Libmanwe-lib.so is a library file in machine language (compiled). A Google search reveals that it is exclusively mentioned in the context of PDD software—all five search results refer to PDD’s apps. According to this discussion on GitHub, “the malicious code of PDD is protected by two sets of VMPs (manwe, nvwa)”. Libmanwe is the library to use manwe.
An anonymous user uploaded a decompiled version of libmanwe-lib to GitHub. It reads like it is a list of methods to encrypt, decrypt or shift integer signals, which fits the above description as a VMP for the sake of hiding a program’s purpose.
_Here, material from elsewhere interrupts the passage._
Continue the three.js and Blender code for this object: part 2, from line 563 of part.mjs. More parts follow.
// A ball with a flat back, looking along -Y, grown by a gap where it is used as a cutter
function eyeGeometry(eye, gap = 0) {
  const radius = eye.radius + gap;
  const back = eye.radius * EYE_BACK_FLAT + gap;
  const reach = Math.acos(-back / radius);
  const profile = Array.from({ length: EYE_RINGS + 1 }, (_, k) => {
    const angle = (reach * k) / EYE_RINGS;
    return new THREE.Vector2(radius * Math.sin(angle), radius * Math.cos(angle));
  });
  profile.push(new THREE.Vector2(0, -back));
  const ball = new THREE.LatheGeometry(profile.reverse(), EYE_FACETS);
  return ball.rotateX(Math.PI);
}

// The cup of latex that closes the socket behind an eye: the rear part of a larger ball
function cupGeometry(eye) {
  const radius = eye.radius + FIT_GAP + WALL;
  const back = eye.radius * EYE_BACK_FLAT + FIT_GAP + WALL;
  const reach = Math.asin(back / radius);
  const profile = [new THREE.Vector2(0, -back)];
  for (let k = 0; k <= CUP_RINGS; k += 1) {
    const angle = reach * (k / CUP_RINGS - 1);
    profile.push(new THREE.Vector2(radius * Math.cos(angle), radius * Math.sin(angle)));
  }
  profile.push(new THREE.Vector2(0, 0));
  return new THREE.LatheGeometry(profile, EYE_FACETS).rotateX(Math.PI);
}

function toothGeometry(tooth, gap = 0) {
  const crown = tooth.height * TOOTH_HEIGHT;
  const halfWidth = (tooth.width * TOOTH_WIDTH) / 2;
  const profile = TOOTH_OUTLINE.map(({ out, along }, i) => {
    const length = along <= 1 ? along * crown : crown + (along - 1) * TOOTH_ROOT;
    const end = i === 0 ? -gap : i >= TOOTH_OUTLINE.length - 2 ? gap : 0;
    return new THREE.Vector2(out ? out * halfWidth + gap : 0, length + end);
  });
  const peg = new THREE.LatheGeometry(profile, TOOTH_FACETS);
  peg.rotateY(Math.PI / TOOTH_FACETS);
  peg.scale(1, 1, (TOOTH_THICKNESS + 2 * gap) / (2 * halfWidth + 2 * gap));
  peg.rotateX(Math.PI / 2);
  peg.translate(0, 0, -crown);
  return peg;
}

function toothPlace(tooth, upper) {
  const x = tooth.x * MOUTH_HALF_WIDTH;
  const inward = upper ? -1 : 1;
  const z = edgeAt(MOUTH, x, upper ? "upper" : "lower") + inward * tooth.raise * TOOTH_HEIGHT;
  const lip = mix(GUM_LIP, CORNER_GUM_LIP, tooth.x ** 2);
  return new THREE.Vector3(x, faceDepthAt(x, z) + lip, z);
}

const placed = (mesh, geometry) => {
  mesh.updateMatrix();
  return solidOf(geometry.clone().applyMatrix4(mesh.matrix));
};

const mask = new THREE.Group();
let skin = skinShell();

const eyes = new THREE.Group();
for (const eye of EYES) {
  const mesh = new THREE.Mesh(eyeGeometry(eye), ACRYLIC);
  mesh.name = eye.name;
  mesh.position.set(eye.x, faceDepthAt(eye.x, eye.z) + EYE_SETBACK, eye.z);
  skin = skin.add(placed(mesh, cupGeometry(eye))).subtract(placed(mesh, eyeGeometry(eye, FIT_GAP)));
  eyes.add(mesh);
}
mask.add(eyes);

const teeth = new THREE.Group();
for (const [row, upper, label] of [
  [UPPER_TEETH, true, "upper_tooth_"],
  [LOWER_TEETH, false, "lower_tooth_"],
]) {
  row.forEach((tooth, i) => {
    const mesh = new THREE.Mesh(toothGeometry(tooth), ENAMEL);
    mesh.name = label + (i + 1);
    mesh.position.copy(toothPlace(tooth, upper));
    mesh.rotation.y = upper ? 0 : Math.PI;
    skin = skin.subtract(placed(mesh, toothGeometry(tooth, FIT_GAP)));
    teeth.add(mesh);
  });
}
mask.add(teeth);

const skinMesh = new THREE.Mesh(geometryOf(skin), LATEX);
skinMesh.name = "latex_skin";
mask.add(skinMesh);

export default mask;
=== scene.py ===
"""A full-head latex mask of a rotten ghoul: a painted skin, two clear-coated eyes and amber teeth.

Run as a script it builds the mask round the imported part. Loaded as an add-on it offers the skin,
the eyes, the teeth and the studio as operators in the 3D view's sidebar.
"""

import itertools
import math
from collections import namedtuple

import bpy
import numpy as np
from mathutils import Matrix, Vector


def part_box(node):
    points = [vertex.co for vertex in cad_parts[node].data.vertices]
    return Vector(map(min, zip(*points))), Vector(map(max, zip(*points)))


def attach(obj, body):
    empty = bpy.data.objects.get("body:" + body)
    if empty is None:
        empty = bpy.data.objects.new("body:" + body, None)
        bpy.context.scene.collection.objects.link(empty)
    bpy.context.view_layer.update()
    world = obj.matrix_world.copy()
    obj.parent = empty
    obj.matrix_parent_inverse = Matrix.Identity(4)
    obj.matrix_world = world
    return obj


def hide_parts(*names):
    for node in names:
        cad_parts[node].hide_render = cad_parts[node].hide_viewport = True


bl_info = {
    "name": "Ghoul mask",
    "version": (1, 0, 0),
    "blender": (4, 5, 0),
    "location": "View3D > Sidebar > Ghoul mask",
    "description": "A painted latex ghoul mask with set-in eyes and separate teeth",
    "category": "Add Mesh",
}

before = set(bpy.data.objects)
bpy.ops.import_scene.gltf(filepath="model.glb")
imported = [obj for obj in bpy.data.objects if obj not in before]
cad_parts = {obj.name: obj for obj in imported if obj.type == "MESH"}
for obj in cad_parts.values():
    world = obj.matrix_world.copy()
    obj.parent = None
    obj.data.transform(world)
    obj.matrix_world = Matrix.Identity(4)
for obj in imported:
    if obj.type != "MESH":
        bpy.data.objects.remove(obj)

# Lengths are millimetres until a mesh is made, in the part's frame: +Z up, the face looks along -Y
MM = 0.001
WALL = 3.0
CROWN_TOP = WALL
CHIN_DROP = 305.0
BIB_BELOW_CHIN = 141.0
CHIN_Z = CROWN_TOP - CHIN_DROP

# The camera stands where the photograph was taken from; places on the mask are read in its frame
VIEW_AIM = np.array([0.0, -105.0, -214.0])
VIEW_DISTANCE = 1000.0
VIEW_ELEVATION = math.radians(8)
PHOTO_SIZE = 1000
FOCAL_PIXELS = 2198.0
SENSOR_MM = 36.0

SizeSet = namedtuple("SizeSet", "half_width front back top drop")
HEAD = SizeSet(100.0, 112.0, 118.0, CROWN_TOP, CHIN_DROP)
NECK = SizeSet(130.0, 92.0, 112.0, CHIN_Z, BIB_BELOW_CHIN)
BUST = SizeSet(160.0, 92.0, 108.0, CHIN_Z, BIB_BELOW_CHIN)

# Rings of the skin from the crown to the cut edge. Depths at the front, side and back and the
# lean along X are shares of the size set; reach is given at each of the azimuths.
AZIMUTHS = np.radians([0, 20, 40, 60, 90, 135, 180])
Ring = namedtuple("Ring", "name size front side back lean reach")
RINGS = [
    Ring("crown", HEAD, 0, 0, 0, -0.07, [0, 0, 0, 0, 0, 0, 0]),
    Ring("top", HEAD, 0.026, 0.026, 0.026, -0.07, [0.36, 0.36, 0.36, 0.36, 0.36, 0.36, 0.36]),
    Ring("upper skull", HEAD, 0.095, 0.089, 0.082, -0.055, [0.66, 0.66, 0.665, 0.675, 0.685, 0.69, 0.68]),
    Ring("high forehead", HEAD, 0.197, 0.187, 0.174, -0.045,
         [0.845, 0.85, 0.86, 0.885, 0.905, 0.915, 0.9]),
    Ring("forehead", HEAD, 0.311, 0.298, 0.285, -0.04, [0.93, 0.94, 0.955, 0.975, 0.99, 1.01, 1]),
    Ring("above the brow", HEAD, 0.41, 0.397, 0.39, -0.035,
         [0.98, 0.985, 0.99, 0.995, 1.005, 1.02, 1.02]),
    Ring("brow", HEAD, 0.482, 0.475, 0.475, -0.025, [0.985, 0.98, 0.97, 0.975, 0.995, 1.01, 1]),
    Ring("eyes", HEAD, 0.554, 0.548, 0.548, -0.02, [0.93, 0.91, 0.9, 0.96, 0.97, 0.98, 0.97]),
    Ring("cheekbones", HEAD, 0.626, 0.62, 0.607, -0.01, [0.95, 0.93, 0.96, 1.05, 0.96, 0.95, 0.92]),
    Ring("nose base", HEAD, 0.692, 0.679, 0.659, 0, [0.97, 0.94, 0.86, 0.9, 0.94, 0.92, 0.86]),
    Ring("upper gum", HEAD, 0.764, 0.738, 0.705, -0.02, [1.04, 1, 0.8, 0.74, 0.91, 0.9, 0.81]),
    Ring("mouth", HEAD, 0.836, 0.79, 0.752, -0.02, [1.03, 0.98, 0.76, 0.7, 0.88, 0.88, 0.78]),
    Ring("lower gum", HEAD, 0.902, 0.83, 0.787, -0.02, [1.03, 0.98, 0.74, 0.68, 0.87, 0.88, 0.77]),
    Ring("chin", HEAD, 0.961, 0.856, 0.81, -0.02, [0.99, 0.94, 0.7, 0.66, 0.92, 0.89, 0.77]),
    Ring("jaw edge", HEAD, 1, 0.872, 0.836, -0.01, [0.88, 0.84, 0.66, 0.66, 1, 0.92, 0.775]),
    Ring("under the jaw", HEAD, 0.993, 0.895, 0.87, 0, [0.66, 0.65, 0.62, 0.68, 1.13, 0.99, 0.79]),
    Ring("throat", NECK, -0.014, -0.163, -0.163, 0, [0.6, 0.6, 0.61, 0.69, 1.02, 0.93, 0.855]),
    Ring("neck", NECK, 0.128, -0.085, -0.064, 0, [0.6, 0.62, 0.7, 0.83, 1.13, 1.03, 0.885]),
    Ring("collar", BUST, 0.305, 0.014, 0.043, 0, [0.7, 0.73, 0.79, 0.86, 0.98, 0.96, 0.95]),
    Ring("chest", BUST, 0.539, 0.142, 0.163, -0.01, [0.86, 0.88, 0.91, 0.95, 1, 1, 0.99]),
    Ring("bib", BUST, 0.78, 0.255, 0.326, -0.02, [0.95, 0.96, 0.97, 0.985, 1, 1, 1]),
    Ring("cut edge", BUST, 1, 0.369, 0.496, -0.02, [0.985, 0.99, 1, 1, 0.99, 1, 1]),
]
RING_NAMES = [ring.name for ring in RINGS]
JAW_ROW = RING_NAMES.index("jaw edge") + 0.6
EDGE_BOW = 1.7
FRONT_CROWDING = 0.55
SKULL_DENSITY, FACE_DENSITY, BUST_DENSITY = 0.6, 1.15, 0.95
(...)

In plain words, TEMU’s app employed a PDD proprietary measure to hide malicious code in an opaque bubble within the application’s executables
This is why companies like Apple are at least a tiny bit correct when they go on about app security and limiting code execution. The fact it aligns with their creed of controlling all of the technology they sell makes the whole debate a mess, though. And it does not excuse shitty behavior on their part.
But damn
The article linked to the analysis and on a quick glance, it seems to be done entirely against the Android variant of the app. This makes sense because if the alleged actions are true, they’d never have gotten on to the App Store for iOS Apple users… or at least as of a couple months ago. Who knows what kind of vulnerability is exposed by Apple only doing limited cursory checks for 3rd party App Stores.
Shits getting scarier by the day.
Temu can recompile itself
I don't think the author knows what "compile" means when it comes to software.
- Dynamic compilation using runtime.exec(). A cryptically named function in the source code calls for “package compile”, using runtime.exec(). This means a new program is created by the app itself.—Compiling is the process of creating a computer executable from a human-readable code. The executable created by this function is not visible to security scans before or during installation of the app, or even with elaborate penetration testing. Therefore, TEMU’s app could have passed all the tests for approval into Google’s Play Store, despite having an open door built in for an unbounded use of exploitative methods. The local compilation even allows the software to make use of other data on the device that itself could have been created dynamically and with information from TEMU’s servers.
Ah yes, delete your original incorrect comment instead of continuing the discussion about how wrong and lazy it was to make, nice.
I am not even remotely surprised.
Every day I hear a story about Chinese software being spyware.
Same like wish
Have they ever heard of faceberg or sundar the creep?
Friendly reminder to ,check out Friendly Social Browser to get all these apps in a better experience and secure/private context
I generally think arstechnica.com does a decent job of being a non-garbage news site. I pay a couple bucks a month for the ad-free RSS feed. This story feels terrible to me. I don’t doubt a law suit has been filed, but I would expect some investigation by the reporter of the extra-ordinary claims of privilege escape the application is claimed to be capable of.
I can't believe anyone would buy from Temu. I knew they were Chinese knockoff bullshit the second I saw their first obnoxious ad.
Anti China propaganda.
All companies spy on you.
The only thing their mad is that the spying is not being done by them. That's it.
Shop like a billionaire targeted by state sponsored hackers.
Shocked i tell you. I am shocked.
No way an app would collect data it doesnt need. Preposterous.
Next thing you'll tell me is that tiktok is doing the same thing!
What is being don't worn the information?
The only thing annoying to me about temu is the cheesy popups for "free" gifts and percent-off wheel spinners.